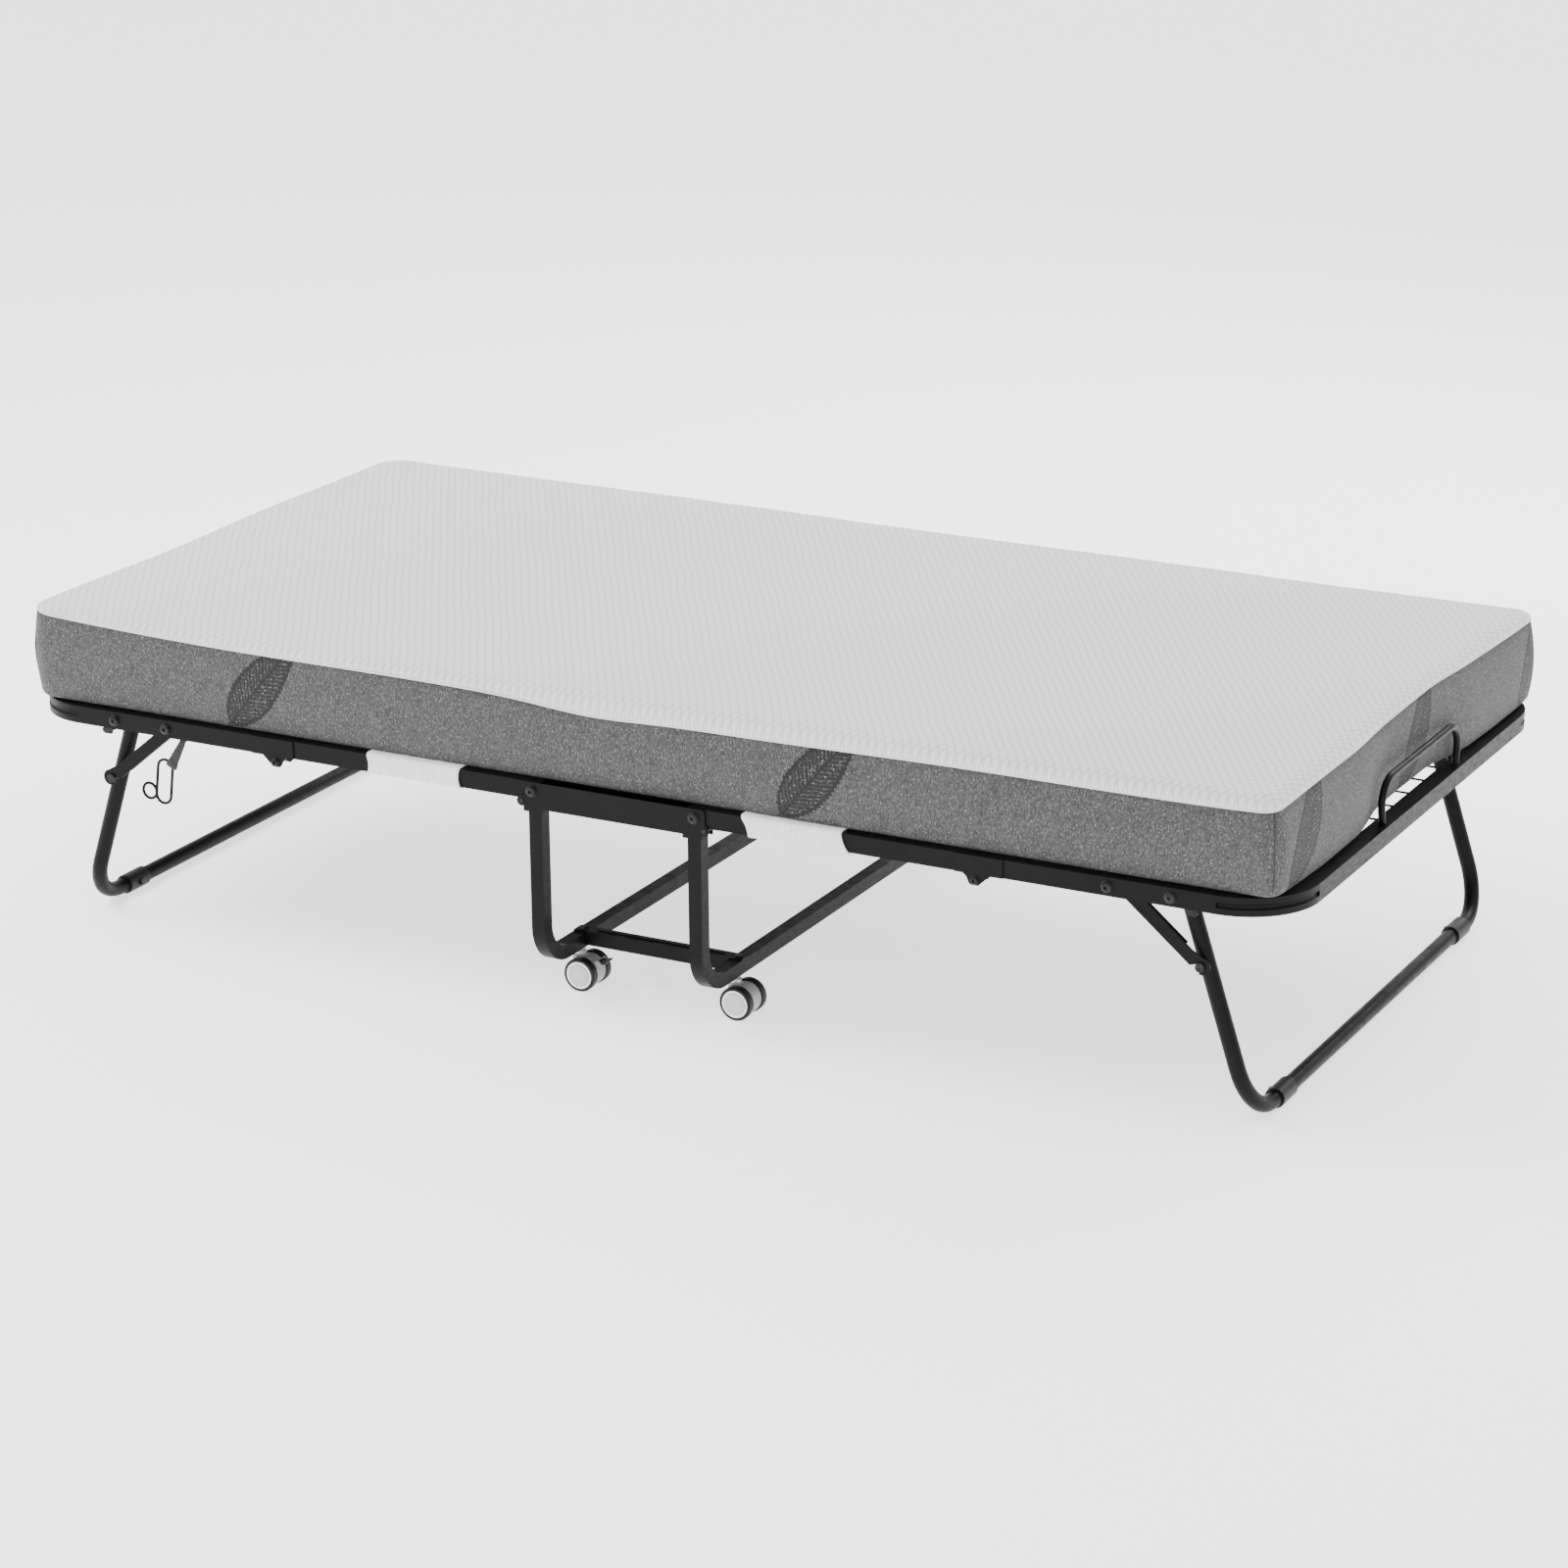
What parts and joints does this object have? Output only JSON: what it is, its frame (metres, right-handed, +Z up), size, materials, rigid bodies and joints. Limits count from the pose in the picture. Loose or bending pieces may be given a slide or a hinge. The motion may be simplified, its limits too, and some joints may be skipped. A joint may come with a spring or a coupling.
{
  "type": "folding bed",
  "caption": "Folding cot on a rolling cart: two wire-decked halves fold up, a leg swings down under each end, foam mattress strapped on.",
  "frame": {"origin": "on the floor under the middle of the frame", "axes": "+X along the bed towards the foot end with the retaining handle, +Y across the bed, +Z up"},
  "size_m": [1.936, 0.991, 0.464],
  "materials": {
    "black_paint": "satin black powder coat",
    "bracket_steel": "satin black powder coat on pressed steel",
    "brace_steel": "satin black powder coat on a pressed channel",
    "black_fixings": "black coated steel",
    "black_wire": "black coated rod",
    "deck_wire": "satin black powder coat on drawn wire",
    "zinc": "zinc plated",
    "castor_grey": "smooth grey plastic",
    "light_plastic": "light grey plastic",
    "black_plastic": "black plastic",
    "wheel_rubber": "black castor tread",
    "white_elastic": "ribbed white elastic webbing",
    "black_webbing": "black webbing",
    "mattress_fabric": "white quilted knit with a heathered grey side"
  },
  "bodies": {
    "cart": {"centre_bracket_near": "bracket_steel", "centre_bracket_far": "bracket_steel", "bracket_stop_pins": "black_fixings", "bracket_bolts": "black_fixings", "cart_frame_head": "black_paint", "cart_frame_foot": "black_paint", "cart_rail_near": "black_paint", "cart_rail_far": "black_paint", "cart_rivets": "black_fixings", "castor_sockets": "light_plastic", "mattress_centre": "mattress_fabric"},
    "head_half": {"head_end_frame": "black_paint", "head_side_rail_near": "black_paint", "head_side_rail_far": "black_paint", "head_hinge_leaves": "bracket_steel", "head_frame_bolts": "black_fixings", "head_wire_deck": "deck_wire", "head_leg_stops": "black_fixings", "head_straps": "white_elastic", "mattress_head": "mattress_fabric", "latch_clip": "black_fixings"},
    "head_leg_body": {"head_leg": "black_paint", "head_leg_sleeves": "black_plastic", "head_leg_pins": "black_fixings"},
    "head_brace_pair": {"head_braces": "brace_steel"},
    "foot_half": {"foot_end_frame": "black_paint", "foot_side_rail_near": "black_paint", "foot_side_rail_far": "black_paint", "foot_hinge_leaves": "bracket_steel", "foot_frame_bolts": "black_fixings", "foot_wire_deck": "deck_wire", "foot_leg_stops": "black_fixings", "foot_straps": "white_elastic", "mattress_foot": "mattress_fabric", "retaining_handle": "black_wire"},
    "foot_leg_body": {"foot_leg": "black_paint", "foot_leg_sleeves": "black_plastic", "foot_leg_pins": "black_fixings"},
    "foot_brace_pair": {"foot_braces": "brace_steel"},
    "castor_head_near": {"housing_head_near": "castor_grey", "stem_head_near": "zinc"},
    "wheel_pair_head_near": {"wheels_head_near": "wheel_rubber", "hub_caps_head_near": "light_plastic"},
    "castor_head_far": {"housing_head_far": "castor_grey", "stem_head_far": "zinc"},
    "wheel_pair_head_far": {"wheels_head_far": "wheel_rubber", "hub_caps_head_far": "light_plastic"},
    "castor_foot_near": {"housing_foot_near": "castor_grey", "stem_foot_near": "zinc"},
    "wheel_pair_foot_near": {"wheels_foot_near": "wheel_rubber", "hub_caps_foot_near": "light_plastic"},
    "castor_foot_far": {"housing_foot_far": "castor_grey", "stem_foot_far": "zinc"},
    "wheel_pair_foot_far": {"wheels_foot_far": "wheel_rubber", "hub_caps_foot_far": "light_plastic"},
    "brake_near": {"brake_lever_near": "black_plastic"},
    "brake_far": {"brake_lever_far": "black_plastic"},
    "latch": {"latch_strap": "black_webbing", "latch_hook": "black_wire"}
  },
  "joints": [
    {"name": "head_fold", "type": "hinge", "parent": "cart", "child": "head_half", "pos_m": [-0.124, 0, 0.3175], "axis": [0, 1, 0], "range_deg": [0, 80], "deforming": ["mattress_centre"]},
    {"name": "head_leg_fold", "type": "hinge", "parent": "head_half", "child": "head_leg_body", "pos_m": [-0.806, 0, 0.3175], "axis": [0, -1, 0], "range_deg": [0, 90]},
    {"name": "head_brace_lift", "type": "hinge", "parent": "head_half", "child": "head_brace_pair", "pos_m": [-0.719, 0, 0.3175], "axis": [0, 1, 0], "range_deg": [0, 18]},
    {"name": "foot_fold", "type": "hinge", "parent": "cart", "child": "foot_half", "pos_m": [0.124, 0, 0.3175], "axis": [0, -1, 0], "range_deg": [0, 80], "deforming": ["mattress_centre"]},
    {"name": "foot_leg_fold", "type": "hinge", "parent": "foot_half", "child": "foot_leg_body", "pos_m": [0.806, 0, 0.3175], "axis": [0, 1, 0], "range_deg": [0, 90]},
    {"name": "foot_brace_lift", "type": "hinge", "parent": "foot_half", "child": "foot_brace_pair", "pos_m": [0.719, 0, 0.3175], "axis": [0, -1, 0], "range_deg": [0, 18]},
    {"name": "swivel_head_near", "type": "hinge", "parent": "cart", "child": "castor_head_near", "pos_m": [-0.122, -0.377, 0.05], "axis": [0, 0, 1], "continuous": true},
    {"name": "roll_head_near", "type": "hinge", "parent": "castor_head_near", "child": "wheel_pair_head_near", "pos_m": [-0.11, -0.377, 0.024], "axis": [0, 1, 0], "continuous": true},
    {"name": "swivel_head_far", "type": "hinge", "parent": "cart", "child": "castor_head_far", "pos_m": [-0.122, 0.377, 0.05], "axis": [0, 0, 1], "continuous": true},
    {"name": "roll_head_far", "type": "hinge", "parent": "castor_head_far", "child": "wheel_pair_head_far", "pos_m": [-0.11, 0.377, 0.024], "axis": [0, 1, 0], "continuous": true},
    {"name": "swivel_foot_near", "type": "hinge", "parent": "cart", "child": "castor_foot_near", "pos_m": [0.122, -0.377, 0.05], "axis": [0, 0, 1], "continuous": true},
    {"name": "roll_foot_near", "type": "hinge", "parent": "castor_foot_near", "child": "wheel_pair_foot_near", "pos_m": [0.134, -0.377, 0.024], "axis": [0, 1, 0], "continuous": true},
    {"name": "swivel_foot_far", "type": "hinge", "parent": "cart", "child": "castor_foot_far", "pos_m": [0.122, 0.377, 0.05], "axis": [0, 0, 1], "continuous": true},
    {"name": "roll_foot_far", "type": "hinge", "parent": "castor_foot_far", "child": "wheel_pair_foot_far", "pos_m": [0.134, 0.377, 0.024], "axis": [0, 1, 0], "continuous": true},
    {"name": "brake_near_press", "type": "hinge", "parent": "castor_head_near", "child": "brake_near", "pos_m": [-0.0885, -0.377, 0.0387], "axis": [0, 1, 0], "range_deg": [0, 12]},
    {"name": "brake_far_press", "type": "hinge", "parent": "castor_head_far", "child": "brake_far", "pos_m": [-0.0885, 0.377, 0.0387], "axis": [0, 1, 0], "range_deg": [0, 12]},
    {"name": "latch_swing", "type": "hinge", "parent": "head_half", "child": "latch", "pos_m": [-0.699, -0.4755, 0.3], "axis": [0, 1, 0], "range_deg": [-30, 35]}
  ]
}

○ ○ ○ ○ ○ ○ ○

### Requirements
From the first line to the last, please quote the material above exactly.

### Output for this exercise
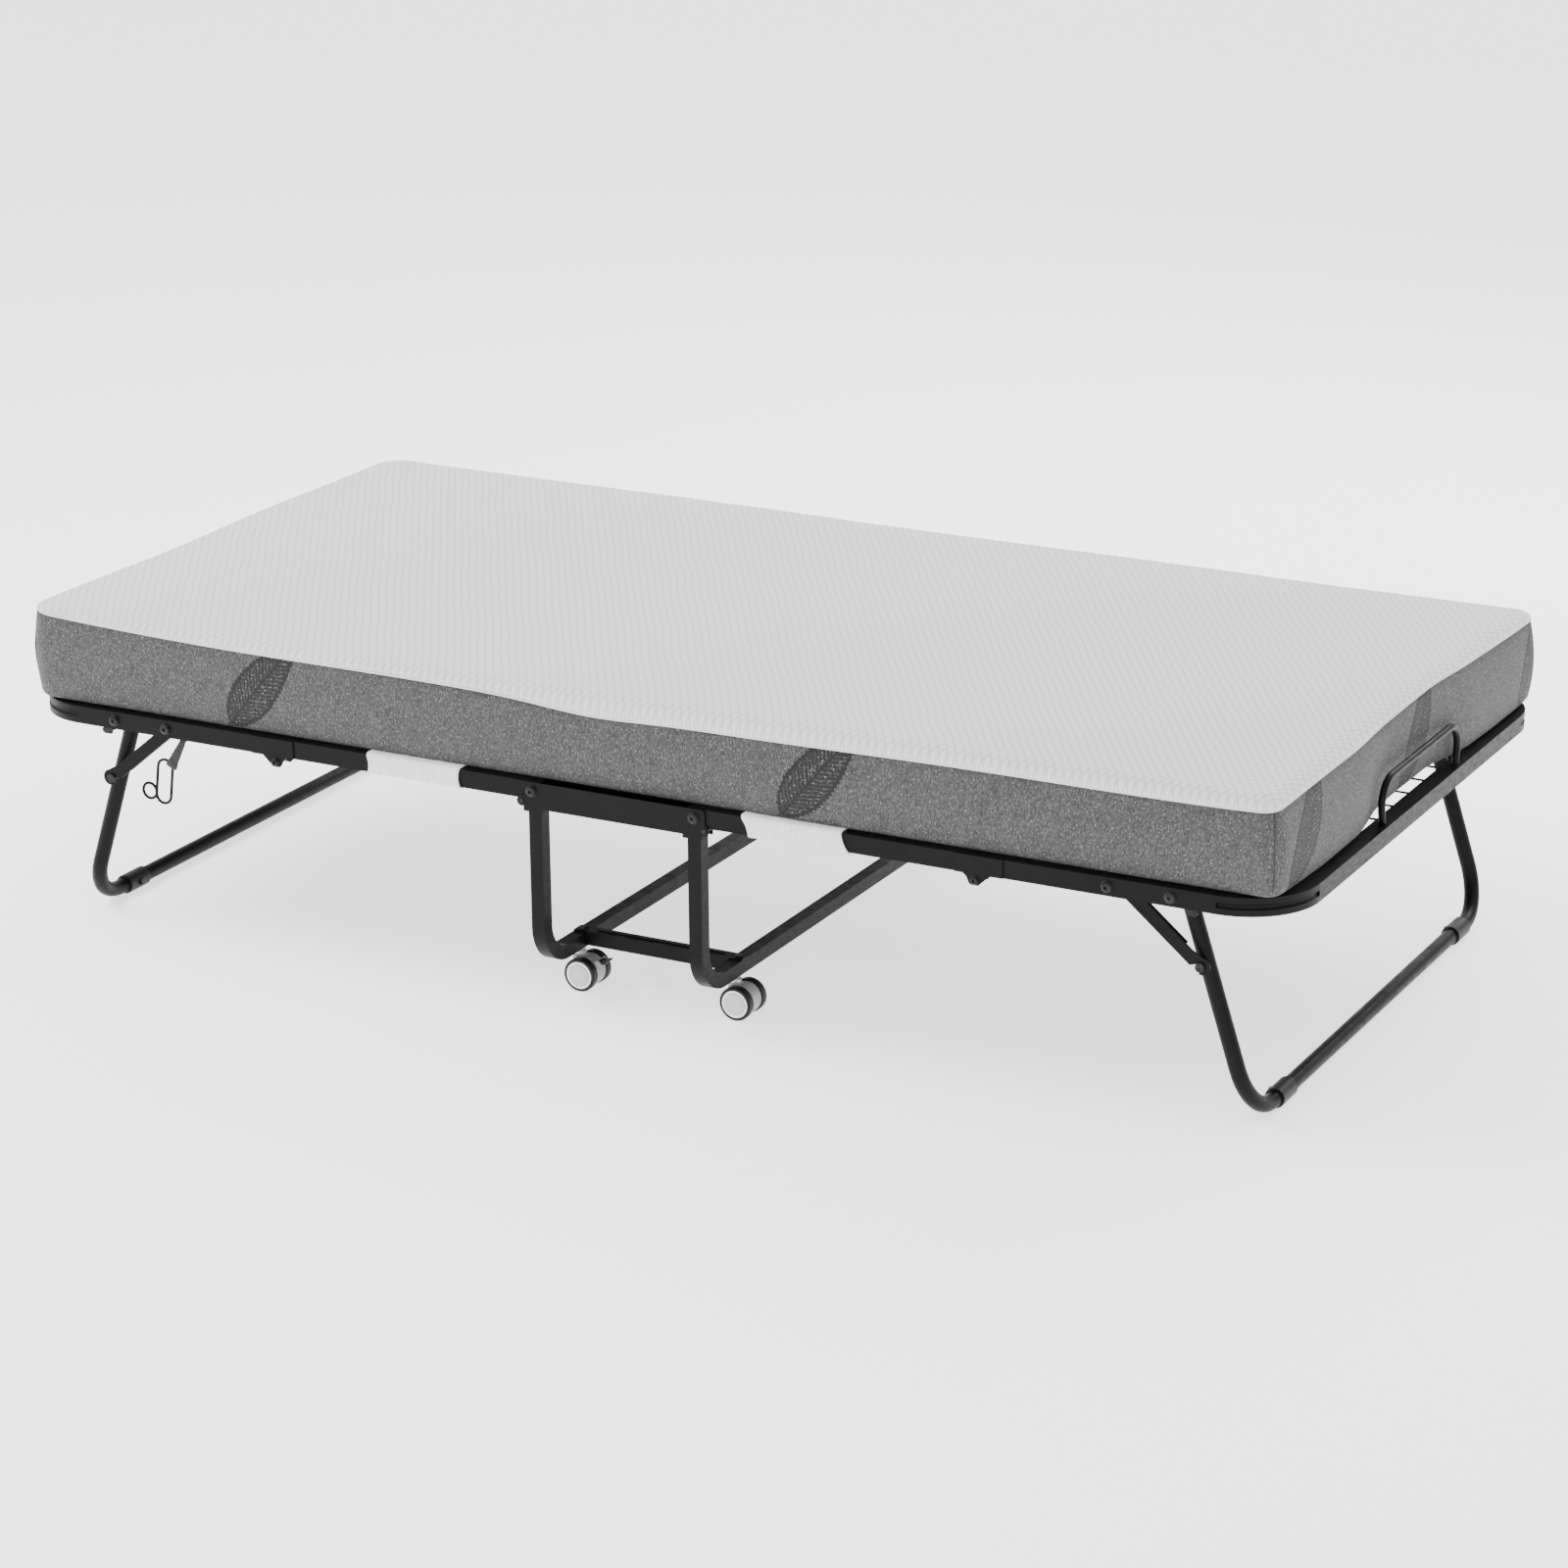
What parts and joints does this object have? Output only JSON: what it is, its frame (metres, right-handed, +Z up), size, materials, rigid bodies and joints. Limits count from the pose in the picture. Loose or bending pieces may be given a slide or a hinge. The motion may be simplified, its limits too, and some joints may be skipped. A joint may come with a spring or a coupling.
{
  "type": "folding bed",
  "caption": "Folding cot on a rolling cart: two wire-decked halves fold up, a leg swings down under each end, foam mattress strapped on.",
  "frame": {"origin": "on the floor under the middle of the frame", "axes": "+X along the bed towards the foot end with the retaining handle, +Y across the bed, +Z up"},
  "size_m": [1.936, 0.991, 0.464],
  "materials": {
    "black_paint": "satin black powder coat",
    "bracket_steel": "satin black powder coat on pressed steel",
    "brace_steel": "satin black powder coat on a pressed channel",
    "black_fixings": "black coated steel",
    "black_wire": "black coated rod",
    "deck_wire": "satin black powder coat on drawn wire",
    "zinc": "zinc plated",
    "castor_grey": "smooth grey plastic",
    "light_plastic": "light grey plastic",
    "black_plastic": "black plastic",
    "wheel_rubber": "black castor tread",
    "white_elastic": "ribbed white elastic webbing",
    "black_webbing": "black webbing",
    "mattress_fabric": "white quilted knit with a heathered grey side"
  },
  "bodies": {
    "cart": {"centre_bracket_near": "bracket_steel", "centre_bracket_far": "bracket_steel", "bracket_stop_pins": "black_fixings", "bracket_bolts": "black_fixings", "cart_frame_head": "black_paint", "cart_frame_foot": "black_paint", "cart_rail_near": "black_paint", "cart_rail_far": "black_paint", "cart_rivets": "black_fixings", "castor_sockets": "light_plastic", "mattress_centre": "mattress_fabric"},
    "head_half": {"head_end_frame": "black_paint", "head_side_rail_near": "black_paint", "head_side_rail_far": "black_paint", "head_hinge_leaves": "bracket_steel", "head_frame_bolts": "black_fixings", "head_wire_deck": "deck_wire", "head_leg_stops": "black_fixings", "head_straps": "white_elastic", "mattress_head": "mattress_fabric", "latch_clip": "black_fixings"},
    "head_leg_body": {"head_leg": "black_paint", "head_leg_sleeves": "black_plastic", "head_leg_pins": "black_fixings"},
    "head_brace_pair": {"head_braces": "brace_steel"},
    "foot_half": {"foot_end_frame": "black_paint", "foot_side_rail_near": "black_paint", "foot_side_rail_far": "black_paint", "foot_hinge_leaves": "bracket_steel", "foot_frame_bolts": "black_fixings", "foot_wire_deck": "deck_wire", "foot_leg_stops": "black_fixings", "foot_straps": "white_elastic", "mattress_foot": "mattress_fabric", "retaining_handle": "black_wire"},
    "foot_leg_body": {"foot_leg": "black_paint", "foot_leg_sleeves": "black_plastic", "foot_leg_pins": "black_fixings"},
    "foot_brace_pair": {"foot_braces": "brace_steel"},
    "castor_head_near": {"housing_head_near": "castor_grey", "stem_head_near": "zinc"},
    "wheel_pair_head_near": {"wheels_head_near": "wheel_rubber", "hub_caps_head_near": "light_plastic"},
    "castor_head_far": {"housing_head_far": "castor_grey", "stem_head_far": "zinc"},
    "wheel_pair_head_far": {"wheels_head_far": "wheel_rubber", "hub_caps_head_far": "light_plastic"},
    "castor_foot_near": {"housing_foot_near": "castor_grey", "stem_foot_near": "zinc"},
    "wheel_pair_foot_near": {"wheels_foot_near": "wheel_rubber", "hub_caps_foot_near": "light_plastic"},
    "castor_foot_far": {"housing_foot_far": "castor_grey", "stem_foot_far": "zinc"},
    "wheel_pair_foot_far": {"wheels_foot_far": "wheel_rubber", "hub_caps_foot_far": "light_plastic"},
    "brake_near": {"brake_lever_near": "black_plastic"},
    "brake_far": {"brake_lever_far": "black_plastic"},
    "latch": {"latch_strap": "black_webbing", "latch_hook": "black_wire"}
  },
  "joints": [
    {"name": "head_fold", "type": "hinge", "parent": "cart", "child": "head_half", "pos_m": [-0.124, 0, 0.3175], "axis": [0, 1, 0], "range_deg": [0, 80], "deforming": ["mattress_centre"]},
    {"name": "head_leg_fold", "type": "hinge", "parent": "head_half", "child": "head_leg_body", "pos_m": [-0.806, 0, 0.3175], "axis": [0, -1, 0], "range_deg": [0, 90]},
    {"name": "head_brace_lift", "type": "hinge", "parent": "head_half", "child": "head_brace_pair", "pos_m": [-0.719, 0, 0.3175], "axis": [0, 1, 0], "range_deg": [0, 18]},
    {"name": "foot_fold", "type": "hinge", "parent": "cart", "child": "foot_half", "pos_m": [0.124, 0, 0.3175], "axis": [0, -1, 0], "range_deg": [0, 80], "deforming": ["mattress_centre"]},
    {"name": "foot_leg_fold", "type": "hinge", "parent": "foot_half", "child": "foot_leg_body", "pos_m": [0.806, 0, 0.3175], "axis": [0, 1, 0], "range_deg": [0, 90]},
    {"name": "foot_brace_lift", "type": "hinge", "parent": "foot_half", "child": "foot_brace_pair", "pos_m": [0.719, 0, 0.3175], "axis": [0, -1, 0], "range_deg": [0, 18]},
    {"name": "swivel_head_near", "type": "hinge", "parent": "cart", "child": "castor_head_near", "pos_m": [-0.122, -0.377, 0.05], "axis": [0, 0, 1], "continuous": true},
    {"name": "roll_head_near", "type": "hinge", "parent": "castor_head_near", "child": "wheel_pair_head_near", "pos_m": [-0.11, -0.377, 0.024], "axis": [0, 1, 0], "continuous": true},
    {"name": "swivel_head_far", "type": "hinge", "parent": "cart", "child": "castor_head_far", "pos_m": [-0.122, 0.377, 0.05], "axis": [0, 0, 1], "continuous": true},
    {"name": "roll_head_far", "type": "hinge", "parent": "castor_head_far", "child": "wheel_pair_head_far", "pos_m": [-0.11, 0.377, 0.024], "axis": [0, 1, 0], "continuous": true},
    {"name": "swivel_foot_near", "type": "hinge", "parent": "cart", "child": "castor_foot_near", "pos_m": [0.122, -0.377, 0.05], "axis": [0, 0, 1], "continuous": true},
    {"name": "roll_foot_near", "type": "hinge", "parent": "castor_foot_near", "child": "wheel_pair_foot_near", "pos_m": [0.134, -0.377, 0.024], "axis": [0, 1, 0], "continuous": true},
    {"name": "swivel_foot_far", "type": "hinge", "parent": "cart", "child": "castor_foot_far", "pos_m": [0.122, 0.377, 0.05], "axis": [0, 0, 1], "continuous": true},
    {"name": "roll_foot_far", "type": "hinge", "parent": "castor_foot_far", "child": "wheel_pair_foot_far", "pos_m": [0.134, 0.377, 0.024], "axis": [0, 1, 0], "continuous": true},
    {"name": "brake_near_press", "type": "hinge", "parent": "castor_head_near", "child": "brake_near", "pos_m": [-0.0885, -0.377, 0.0387], "axis": [0, 1, 0], "range_deg": [0, 12]},
    {"name": "brake_far_press", "type": "hinge", "parent": "castor_head_far", "child": "brake_far", "pos_m": [-0.0885, 0.377, 0.0387], "axis": [0, 1, 0], "range_deg": [0, 12]},
    {"name": "latch_swing", "type": "hinge", "parent": "head_half", "child": "latch", "pos_m": [-0.699, -0.4755, 0.3], "axis": [0, 1, 0], "range_deg": [-30, 35]}
  ]
}